PROPOSAL TO APPROVE REMUNERATION TERMS FOR DIRECTORS AND
EXTERNAL DIRECTORS

        As of July 2006, External Directors and Directors of the Company receive remuneration comprised of: an annual payment in the amount of NIS 30,708 (approximately $6,840) and an additional payment per meeting of NIS 1,143 (approximately $255).

        According to the Companies Regulations (rules regarding remuneration and expenses for an External Director) – 2000 (the “Regulations”), a resolution for the payment of cash remuneration to external directors which adheres to the cash range set forth in the second and third schedules of the Regulations (as adjusted from time to time according to the Regulations) required the approval of the Audit Committee, Board of Directors and Shareholders.

        On July 19, 2006, following the recommendation of the Compensation committee and the approval of the Audit Committee, the Board of Directors approved remuneration for Directors and External Directors as follows: an annual payment in the amount of NIS 34,575 (approximately $7,700) and an additional payment per meeting of NIS 1,820 (approximately $405).
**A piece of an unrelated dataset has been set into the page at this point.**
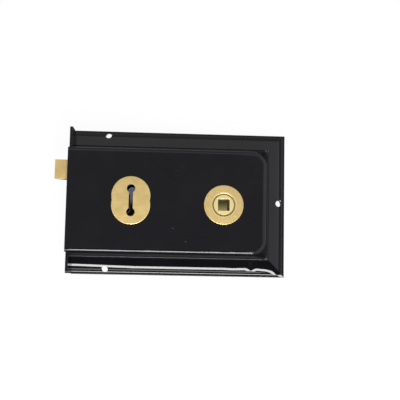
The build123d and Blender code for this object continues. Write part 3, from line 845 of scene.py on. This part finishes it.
# It touches the lip's back edge on the left and the rim on the right
def makeTable():
    lip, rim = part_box("forend"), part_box("case")
    left = Vector((lip[0].x, lip[1].y + table["gap"], 0))
    right = Vector((rim[1].x, table["gap"], 0))
    middle, half = (left + right) / 2, table["size"] / 2
    run, rise = (right - left).normalized() * half, Vector((0, 0, half))
    mesh = bpy.data.meshes.new("tableTop")
    mesh.from_pydata([middle - run - rise, middle + run - rise, middle + run + rise, middle - run + rise],
                     [], [(0, 1, 2, 3)])
    mesh.materials.append(tableFinish())
    top = newObject("tableTop", mesh)
    print("table done")


# Soft panels round the lock, each placed by the way it lies from the lock: turn to the right, rise above
lights = {
    "below": {"turn": 2, "rise": -40, "distance": 0.8, "size": (0.42, 0.36), "power": 8.6},
    "behind": {"turn": 150, "rise": 35, "distance": 1.0, "size": (0.8, 0.8), "power": 6.0},
}


def makeLights():
    for name, light in lights.items():
        turn, rise = radians(light["turn"]), radians(light["rise"])
        outward = Vector((sin(turn) * cos(rise), -cos(turn) * cos(rise), sin(rise)))
        lamp = bpy.data.lights.new(name + "Panel", "AREA")
        lamp.shape = "RECTANGLE"
        lamp.size, lamp.size_y = light["size"]
        lamp.energy = light["power"]
        panel = newObject(name + "Panel", lamp)
        panel.location = outward * light["distance"]
        panel.rotation_euler = outward.to_track_quat("Z", "Y").to_euler()
        panel.visible_camera = False


# The room is white to the camera. Its dim side is behind the camera, and it is paler above, to both sides
# and round the back, and dark low down
room = {
    "tint": (0.98, 0.99, 1.0),
    "dim": 0.26,
    "pale": 0.80,
    "high": 0.42,
    "lowest": 0.015,
    "rise": (0.17, 0.26),
    "top": (0.52, 0.66),
    "right": (0.19, 0.30),
    "left": (0.25, 0.45),
    "back": (0.15, 0.5),
    "drop": (0.02, 0.08),
}


def makeRoom():
    world = bpy.data.worlds.new("room")
    bpy.context.scene.world = world
    finish = Finish(world)
    right, back, up = finish.parts(finish.node("ShaderNodeTexCoord", output="Generated"))
    pale = up.step(*room["rise"]).atLeast(right.step(*room["right"])) \
        .atLeast((-right).step(*room["left"])).atLeast(back.step(*room["back"]))
    middle = room["dim"] - (-up).step(*room["drop"]) * (room["dim"] - room["lowest"])
    light = room["pale"] - up.step(*room["top"]) * (room["pale"] - room["high"])
    shade = middle + pale * (light - middle)
    strength = shade + finish.ray("Is Camera Ray") * (1 - shade)
    finish.close(finish.node("ShaderNodeBackground", None,
                             {"Color": colour(room["tint"]), "Strength": strength}))
    print("lights and room done")


# The camera stands a little below the lock and to its left, and is turned a little round its own axis
shot = {
    "distance": 0.5,
    "right": 0.01587,
    "up": 0.00286,
    "tilt": -5.93,
    "turn": 2.90,
    "roll": -1.37,
    "lens": 63.19,
    "sensor": 36,
    "clip": (0.01, 20),
}


def makeCamera():
    upright = Matrix(((1, 0, 0), (0, 0, 1), (0, -1, 0)))
    roll, turn, tilt = [Matrix.Rotation(radians(shot[name]), 3, axis)
                        for name, axis in (("roll", "Z"), ("turn", "Y"), ("tilt", "X"))]
    offset = Matrix.Translation((-shot["right"], -shot["up"], -shot["distance"]))
    data = bpy.data.cameras.new("shot")
    data.lens, data.sensor_width = shot["lens"], shot["sensor"]
    data.clip_start, data.clip_end = shot["clip"]
    camera = newObject("shot", data)
    camera.matrix_world = (offset @ (roll @ turn @ tilt @ upright).to_4x4()).inverted()
    bpy.context.scene.camera = camera


paintAll()
makeScrews()
makeLatchSpring()
makeTable()
makeLights()
makeRoom()
makeCamera()
bpy.context.scene.view_settings.view_transform = "Standard"
print("scene done")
The amounts set forth above adheres to the cash range set forth in the Regulations and will be linked to the consumer price index according to the Regulations. The amounts set forth above require the approval of the Shareholders’ Meeting.

36



        The following resolution is proposed for consideration by the shareholders:

        RESOLVED, to approve the Directors and External Directors terms of remuneration, as set forth in this Item No. 15.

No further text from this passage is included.